Forward-Looking Guidance and Outlook
Looking ahead, management guided 2026 organic sales growth to be in line with to ahead of the roughly 2% weighted global category, with both North America and international personal care expected to perform at or above category levels. Net sales are projected to split roughly 50/50 between the first and second halves, but with organic growth accelerating into the back half as innovation, premiumization, and integration benefits build. Operating profit is expected to grow at the higher end of a mid- to high-single-digit range, supported by about 6% productivity and flat input costs, even after absorbing an estimated 60 basis-point headwind from the partial loss of North America club diaper distribution. Management also reiterated its longer-term targets of gross margin at or above 40% and operating profit margins of 18–20% before 2030, alongside the anticipated mid‑year closing of the IFP transaction and a back-half closing for Kenview, pending approvals.
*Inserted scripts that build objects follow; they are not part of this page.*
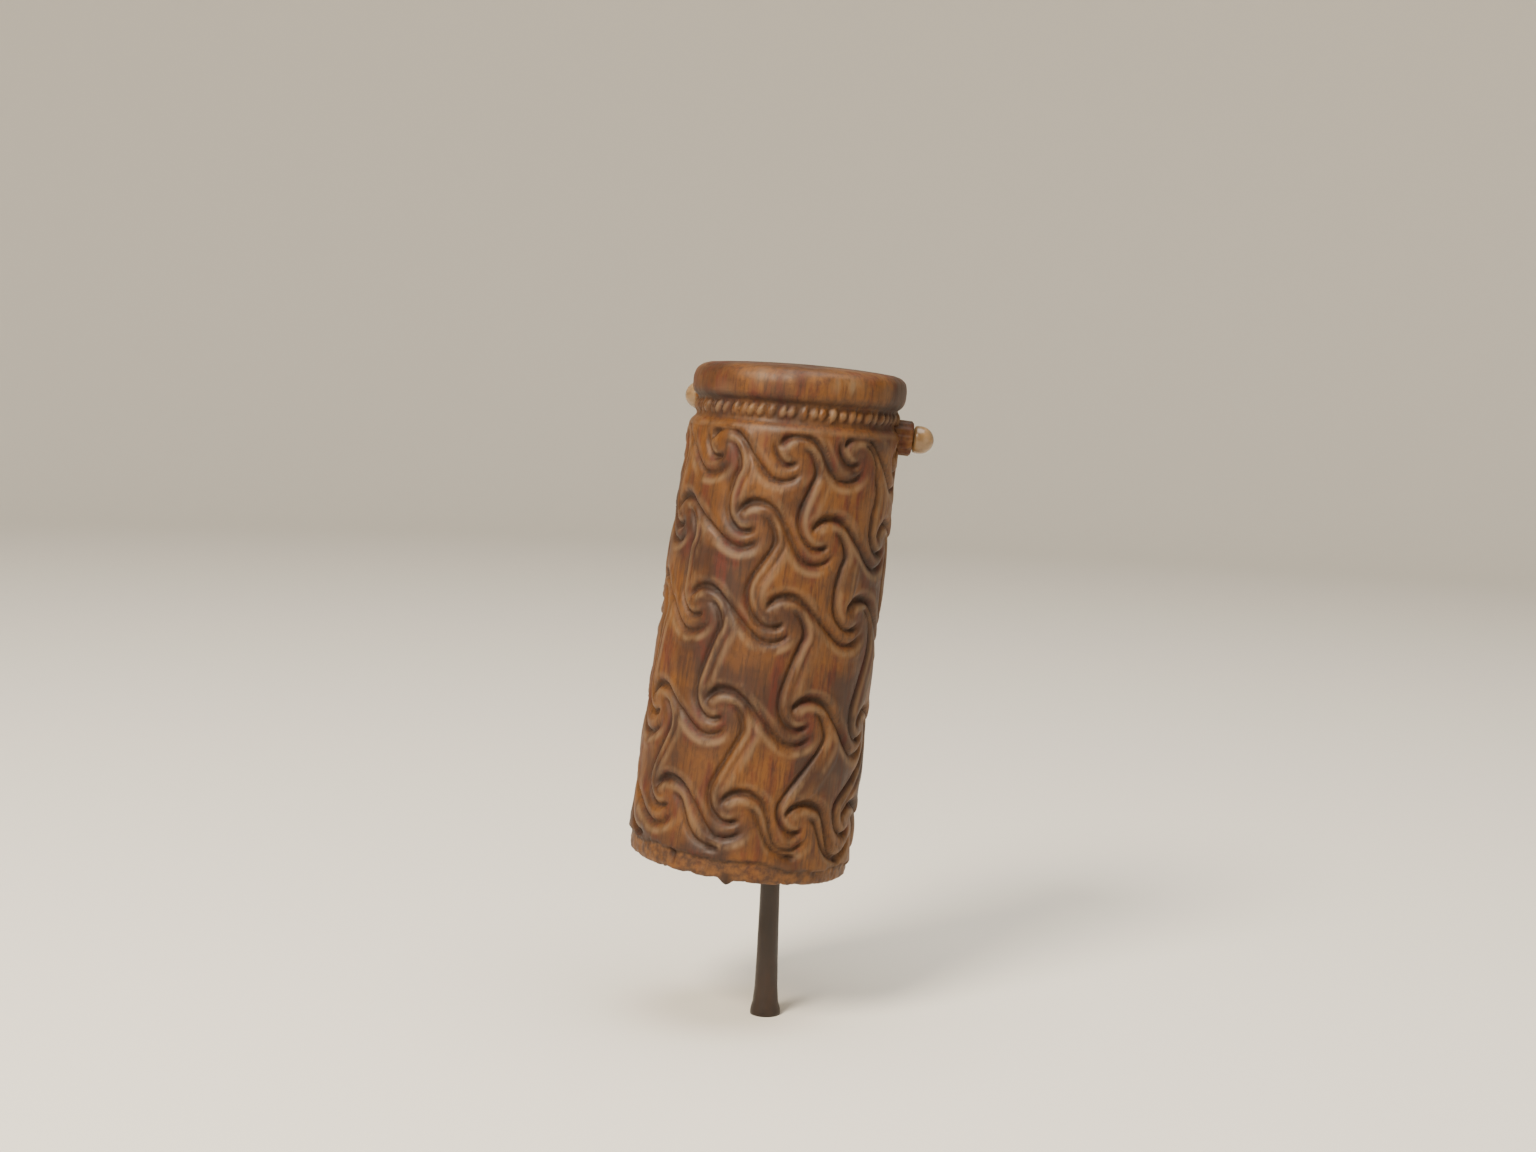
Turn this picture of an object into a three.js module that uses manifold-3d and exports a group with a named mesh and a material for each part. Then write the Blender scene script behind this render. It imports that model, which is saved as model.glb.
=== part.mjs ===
// Carved cylinder seal hanging on its thin display rod.
// Millimetres, +Z up, the front of the seal faces -Y.
// The origin is the middle of the rod's foot, on the surface that the rod stands on.
import * as THREE from 'three';
import { mergeVertices } from 'three/addons/utils/BufferGeometryUtils.js';
import Module from 'manifold-3d';

const wasm = await Module();
wasm.setup();

const degrees = THREE.MathUtils.degToRad;
const gap = 0.3;               // clearance between pieces that touch

// The carved cylinder, in its own upright frame with z = 0 at its base
const seal = {
  baseRadius: 10.56,
  topRadius: 9.83,             // at the top of the carved field
  fieldTop: 39.9,
  facets: 24,
  lean: degrees(5.24),         // leans to the right on the rod
  baseX: -3.16,                // middle of the base, left of the rod
  baseZ: 14.7,                 // middle of the base, above the rod's foot
};

// The turned head: fillet, beaded ring, lip band and low dome
const head = {
  filletRadius: 9.5,
  filletBottom: 40.2,
  filletTop: 40.7,
  neckRadius: 9.15,
  neckBottom: 40.95,
  neckTop: 42.75,
  lipRadius: 9.8,
  crest: 46.4,
  slope: 0.05,                 // the rings stand higher on the right
  slopeStart: 39,
};
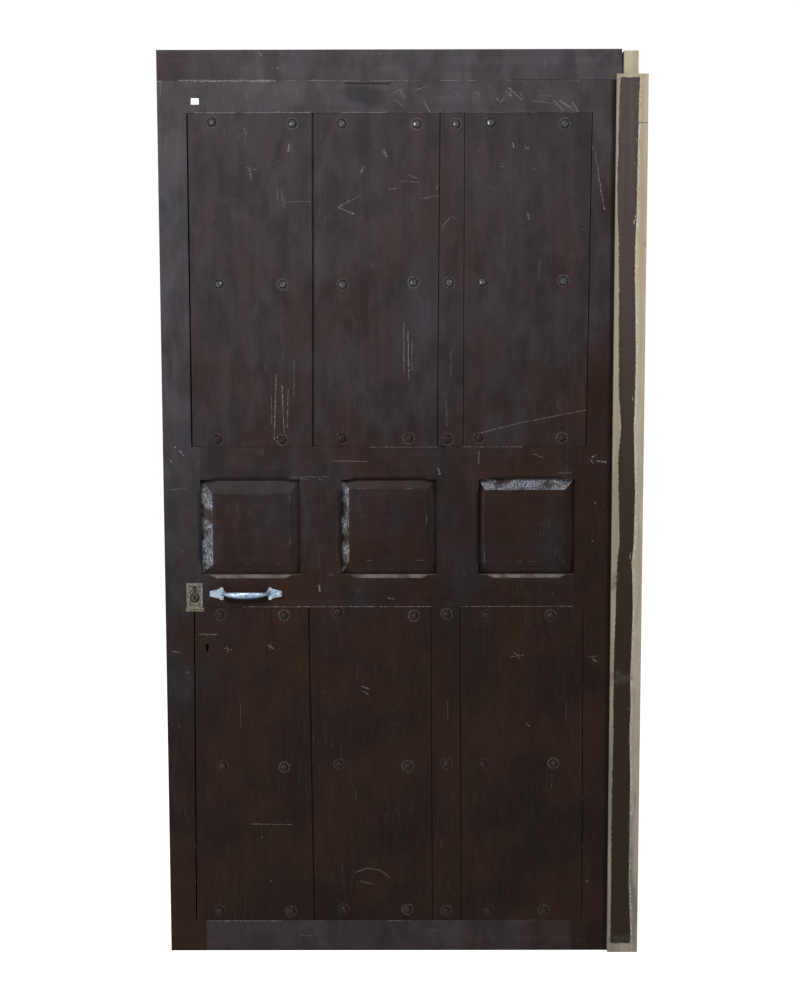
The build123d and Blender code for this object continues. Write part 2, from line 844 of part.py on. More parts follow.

In summary, Kimberly‑Clark’s earnings call painted a picture of a company navigating near-term pressures with a firm eye on long-term value creation. Consistent volume and share gains, strong productivity, and a clear innovation and M&A strategy underpin management’s confidence in margin recovery and sustained growth. While investors must contend with club-channel headwinds, promotional intensity, and a noisy EPS trajectory, the underlying operational trends and medium-term profit ambitions suggest that Kimberly‑Clark is positioning itself for a stronger, higher-quality earnings profile as it moves toward the end of the decade.